One thing to check is the holes in disc in the machine are clean. If they are not clean drops of oil or water on the rim of the hole can spread light into the sensor even when the hole has passed the sensor.

Has there been any change of lighting or heating around the machine that might be putting spurious light or infra red energy into the sensor ?. Has another sensor been recently fitted nearby.
 
ok this is a photo of the power supply/relay section of the module
View media item 28345there is indeed a current limiting resitor connected between T4 and the negative rail
its the one top left of the photo and is 220 ohms

so If I bridge this out then persumably T4 would then be 0v and I could then use a 3 wire sensor
but would the sensor then need to be pnp? (sourcing the positive from t5 to t6) rather than two wire npn that was sinking t5 down to t6
bernard no the holes are clear, there is also a lid over the machine flywheel/sensor
one thing that did puzzle me is that the shielding braids of both sensor wires were also connected to term 5 rather than grounded
Thanks again for the advice lads

Matt
 
If the resistor only feeds 0v to terminal 4 then you can bridge it out and use three wire sensor.

Yes from your description it will be a PNP sensor you need.

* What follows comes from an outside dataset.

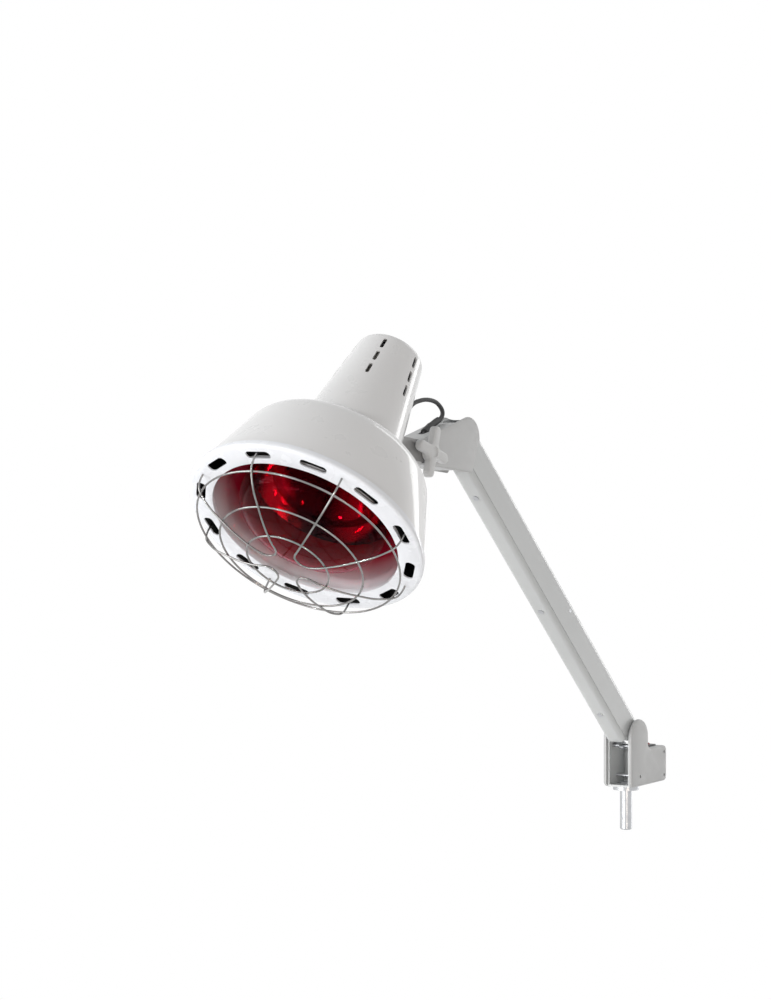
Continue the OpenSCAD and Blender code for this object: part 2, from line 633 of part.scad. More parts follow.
// One spring: a close-wound body with an eye over each pin
module balance_springs() color("gray") in_arm() for (x = [-1, 1]) difference() {
    union() {
        translate([x * spring_x, 0, spring_pin_offset])
            rotate([atan2(anchor_z - spring_pin_offset, -spring_len) + 180, 0, 0]) {
                translate([0, -10, 0]) rotate([90, 0, 0]) cylinder(r = spring_r, h = spring_len - 20);
                translate([0, -0.1, 0]) rotate([90, 0, 0]) cylinder(r = 0.8, h = spring_len - 0.2);
            }
        bar_x([0, spring_pin_offset], spring_pin_r + 1.2, x * spring_x - 0.8, x * spring_x + 0.8);
        bar_x([-spring_len, anchor_z], 3.2, x * spring_x - 0.8, x * spring_x + 0.8);
    }
    bar_x([0, spring_pin_offset], spring_pin_r + 0.1, -20, 20);
    bar_x([-spring_len, anchor_z], 2.1, -20, 20);
}
lead_x = arm_in - lead_r - 0.3;
module arm_lead() color("dimgray") in_arm()
    translate([lead_x, -24, -9.5]) rotate([90, 0, 0]) cylinder(r = lead_r, h = arm_len - 48);

module tie_rod() color("gray") translate(base_pivot) translate(-tie_offset * arm_up) rotate([-arm_slope, 0, 0])
    difference() {
        plate(-tie_t / 2, tie_t / 2) {
            circle(tie_h / 2 + 0.9);
            translate([-arm_len, 0]) circle(tie_h / 2 + 0.9);
            translate([-arm_len, -tie_h / 2]) square([arm_len, tie_h]);
        }
        bar_x([0, 0], tie_pin_r + run_fit, -20, 20);
        bar_x([-arm_len, 0], tie_pin_r + 0.35, -20, 20);
    }

// ---- base ----

tie_base_at = [-tie_offset * sin(arm_slope), pivot_h - tie_offset * cos(arm_slope)];
spring_base_at = [spring_pin_offset * sin(arm_slope), pivot_h + spring_pin_offset * cos(arm_slope)];
module base_frame() color("gray") difference() {
    union() {
        plate_pair(frame_in, frame_out) {
            translate([0, pivot_h]) circle(frame_front);
            translate([-frame_front, shoulder_t]) square([2 * frame_front, pivot_h - shoulder_t]);
        }
        translate([-frame_out, -frame_front, shoulder_t]) cube([2 * frame_out, 2 * frame_front, frame_t]);
    }
    translate([0, 0, -1]) cylinder(r = spigot_r - 1, h = 20);
    bar_x([0, pivot_h], pin_r + 0.02, -20, 20);
    bar_x(tie_base_at, tie_pin_r + 0.02, -20, 20);
    bar_x(spring_base_at, spring_pin_r + 0.02, -20, 20);
    bar_x(base_screw_at[0], screw_r + 0.2, -20, 20);
}
module base_spigot() color("silver") {
    translate([0, 0, -spigot_len + 1]) cylinder(r = spigot_r, h = spigot_len - 1);
    translate([0, 0, -spigot_len]) cylinder(r1 = spigot_r - 1, r2 = spigot_r, h = 1);
    cylinder(r = shoulder_r, h = shoulder_t);
    cylinder(r = spigot_r - 1, h = frame_foot + 2);
    translate([0, 0, frame_foot]) cylinder(r1 = spigot_r + 1.5, r2 = spigot_r - 1, h = 2);
}
module arm_base_pin() color("silver") bar_x([0, pivot_h], pin_r, -frame_out, frame_out);
module tie_base_pin() color("silver") bar_x(tie_base_at, tie_pin_r, -frame_out, frame_out);
module spring_base_pin() color("silver") bar_x(spring_base_at, spring_pin_r, -frame_out, frame_out);

module box_outline(y0, y1, z0, z1, r) {
    for (y = [y0 + r, y1 - r], z = [z0 + r, z1 - r]) translate([y, z]) circle(r);
    translate([y0 + r, z0]) square([y1 - y0 - 2 * r, z1 - z0]);
    translate([y0, z0 + r]) square([y1 - y0, z1 - z0 - 2 * r]);
}
module base_outline() {
    translate([0, pivot_h]) circle(lobe_base_r);
    translate([-lobe_base_r, shoulder_t + 6]) square([2 * lobe_base_r, pivot_h - shoulder_t - 6]);
    box_outline(-lobe_base_r, box_y1, shoulder_t, box_z1, 5);
}
// One half of the housing: a side panel, half of the switch box and its screw bosses
module base_half(side) difference() {
    union() {
        plate(min(side * panel_in, side * base_w / 2), max(side * panel_in, side * base_w / 2)) base_outline();
        plate(min(0, side * panel_in), max(0, side * panel_in)) difference() {
            box_outline(box_y0, box_y1, shoulder_t, box_z1, 5);
            box_outline(box_y0 + cover_wall, box_y1 - cover_wall, shoulder_t + cover_wall,
                box_z1 - cover_wall, 3);
        }
        for (i = [1, 2]) bar_x(base_screw_at[i], boss_r, min(0, side * panel_in), max(0, side * panel_in));
    }
    for (p = base_screw_at) {
        bar_x(p, screw_r + 0.2, -base_w, base_w);
        bar_x(p, screw_head_r + 0.2, -base_w, -base_w / 2 + screw_sink);
    }
    translate([-switch_half_x + 1, switch_y - switch_half_y + 1, box_z1 - 5])
        cube([2 * switch_half_x - 2, 2 * switch_half_y - 2, 10]);
    translate([0, box_y1 - 6, gland_z]) rotate([-90, 0, 0]) cylinder(r = 6, h = 12);
}
module base_cover_left() color("gainsboro") base_half(-1);
module base_cover_right() color("gainsboro") base_half(1);
module base_screws() color("gray") for (p = base_screw_at) {
    bar_x(p, screw_r, -base_w / 2 + screw_sink, base_w / 2 - 1);
    bar_x(p, screw_head_r, -base_w / 2 + 0.2, -base_w / 2 + screw_sink);
}
module switch_frame() color("black") difference() {
    union() {
        translate([-switch_half_x - 1, switch_y - switch_half_y - 1, box_z1])
            cube([2 * switch_half_x + 2, 2 * switch_half_y + 2, 1.5]);
        translate([-switch_half_x + 1.2, switch_y - switch_half_y + 1.2, box_z1 - 16])
            cube([2 * switch_half_x - 2.4, 2 * switch_half_y - 2.4, 16.5]);
    }
    plate(-well_half_x, well_half_x) {
        translate([switch_y, rocker_z]) circle(rocker_r + 0.5);
        translate([switch_y - rocker_r - 0.5, rocker_z]) square([2 * rocker_r + 1, 8]);
    }
    bar_x([switch_y, rocker_z], 1 + run_fit, -well_half_x - 0.9, well_half_x + 0.9);
}
module switch_rocker() color("crimson") {
    translate([0, switch_y, rocker_z]) rotate([rocker_tilt, 0, 0])
        plate(-well_half_x + 0.3, well_half_x - 0.3) intersection() {
            circle(rocker_r);
            polygon([[-20, 6.5], [0, 4], [20, 6.5], [20, -4], [-20, -4]]);
        }
    bar_x([switch_y, rocker_z], 1, -well_half_x - 0.8, well_half_x + 0.8);
}
module terminal_block() color("ivory") translate([-6, box_y0 + cover_wall + 3, shoulder_t + cover_wall])
    difference() {
        cube([12, 20, 9]);
        for (y = [5, 15]) translate([6, y, 2]) cylinder(r = 1.8, h = 10);
    }
module cord_gland() color("dimgray") translate([0, box_y1, gland_z]) rotate([-90, 0, 0]) difference() {
    union() {
        translate([0, 0, -cover_wall - 0.1]) cylinder(r = 5.9, h = cover_wall + 0.1);
        translate([0, 0, -cover_wall - 2.1]) cylinder(r = 7.5, h = 2);
        cylinder(r = 7.5, h = 3);
        translate([0, 0, 3]) cylinder(r1 = 6, r2 = 4.4, h = 14);
    }
    translate([0, 0, -6]) cylinder(r = 3.2, h = 30);
}

shade_bell();
shade_neck();
vent_ring();
reflector();
wire_guard();
bulb_glass();
bulb_stem();
bulb_filament();
bulb_cap();
lamp_socket();
socket_shell();
socket_contact();
socket_bracket();
socket_screws();
neck_grommet();
head_bracket();
bracket_screws();
tilt_bolt();
friction_washers();
tilt_knob();
knob_insert();
head_lead();
knuckle_frame();
knuckle_cover();
lead_bush();
arm_top_pin();
tie_top_pin();
arm_channel();
arm_cover();
cover_screws();
arm_bushes();
spring_anchor();
balance_springs();
arm_lead();
tie_rod();
base_frame();
base_spigot();
arm_base_pin();
tie_base_pin();
spring_base_pin();
base_cover_left();
base_cover_right();
base_screws();
switch_frame();
switch_rocker();
terminal_block();
cord_gland();
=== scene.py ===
# %% [markdown]
# # An infrared heat lamp, dressed for the camera
# The CAD frame holds every piece at its real size. This script gives the pieces their looks:
# glossy white enamel, bright wire, ruby glass and moulded grey plastic. Blender works in metres,
# like the frame. Outlines are in millimetres, as on a workshop drawing, and `MM` turns them into
# metres.

# %% Load the frame
import json
import math

import bpy
from mathutils import Matrix, Vector


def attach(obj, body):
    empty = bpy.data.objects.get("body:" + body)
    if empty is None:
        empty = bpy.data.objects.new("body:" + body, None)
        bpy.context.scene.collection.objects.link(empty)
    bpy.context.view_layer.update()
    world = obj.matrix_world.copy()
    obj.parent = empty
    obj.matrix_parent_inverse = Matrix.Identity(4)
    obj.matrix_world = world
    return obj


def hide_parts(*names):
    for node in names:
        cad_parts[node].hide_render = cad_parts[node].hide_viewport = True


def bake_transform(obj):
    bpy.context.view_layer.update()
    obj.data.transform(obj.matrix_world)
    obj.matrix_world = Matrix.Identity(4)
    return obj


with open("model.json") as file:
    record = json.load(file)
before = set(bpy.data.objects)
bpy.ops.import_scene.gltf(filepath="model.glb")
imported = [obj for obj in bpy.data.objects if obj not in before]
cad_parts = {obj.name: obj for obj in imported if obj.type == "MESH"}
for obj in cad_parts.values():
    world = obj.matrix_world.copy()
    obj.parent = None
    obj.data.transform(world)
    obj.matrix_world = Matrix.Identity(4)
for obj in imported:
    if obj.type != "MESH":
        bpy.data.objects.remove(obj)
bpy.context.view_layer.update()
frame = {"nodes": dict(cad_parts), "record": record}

MM = 0.001
nodes = frame["nodes"]
pivot = {j["name"]: Vector(j["pos_m"]) for j in frame["record"]["behaviour"]["joints"]}

# %% [markdown]
# ## Three working frames
# The shade is turned round its own axis, so it is easiest to model it upright, with its rim at
# height 0 and its neck above, and then to lay it in place. The knuckle is drawn round its pivot,
# and the base straight in the row frame. Each frame is a matrix that takes local points to the
# row frame.

# %% Working frames
HEAD_PITCH = math.radians(49)
TILT_BEHIND = 76 * MM
TILT_ABOVE = 150 * MM

HEAD = (Matrix.Translation(pivot["head_tilt"])
        @ Matrix.Rotation(HEAD_PITCH - math.pi / 2, 4, "X")
        @ Matrix.Translation((0, -TILT_BEHIND, -TILT_ABOVE)))
KNUCKLE = Matrix.Translation(pivot["knuckle_level"])
ROW = Matrix.Identity(4)
rim_centre = HEAD @ Vector((0, 0, 0))
head_axis = HEAD.to_3x3() @ Vector((0, 0, 1))
print("rim centre at", [round(v, 3) for v in rim_centre])

# %% [markdown]
# ## The camera
# The photograph was taken level, from in front and a little to the right, with a short telephoto
# lens. The camera is placed from the rim's centre, so it keeps its view of the shade.

# %% Camera
CAMERA_FROM_RIM = Vector((1.0012, -1.4243, 0.0226))
CAMERA_AZIMUTH = math.radians(33.02)
SENSOR_HEIGHT = 36
FOCAL_LENGTH = 79.2
SEES_AS_FAR_AS = 60

bpy.ops.object.camera_add(location=rim_centre + CAMERA_FROM_RIM,
                          rotation=(math.pi / 2, 0, CAMERA_AZIMUTH))
camera = bpy.context.object
camera.name = "photo_camera"
camera.data.sensor_fit = "VERTICAL"
camera.data.sensor_height = SENSOR_HEIGHT
camera.data.lens = FOCAL_LENGTH
camera.data.clip_end = SEES_AS_FAR_AS
bpy.context.scene.camera = camera
print("camera", round(CAMERA_FROM_RIM.length, 2), "m from the rim")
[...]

The original circut of LED lamp and 220 resistor was putting about 60 milli-amps through the LED so provided the new sensor's operating ( supply ) current is less than 60 milli-amps it won't be overloading the power supply.
 
so If I bridge this out then persumably T4 would then be 0v and I could then use a 3 wire sensor

Yes.

but would the sensor then need to be pnp? (sourcing the positive from t5 to t6) rather than two wire npn that was sinking t5 down to t6

OK, It looks like the original sensor was a simple n-p-n phototransistor, but because base was unconnected (no external bias w.r.t. emitter), it could be used to pull-up the voltage at T6.

For the new sensor, n-p-n output generally used to pull down a node (T6) to 0V in conjunction with a pull-up resistor.

So p-n-p output could be used to pull up a node (T6) to 15V in conjunction with a pull-down resistor - I think this is what you need..

Since you have the p.s.u./relay module apart, can you confirm a pull-down resistor on T6?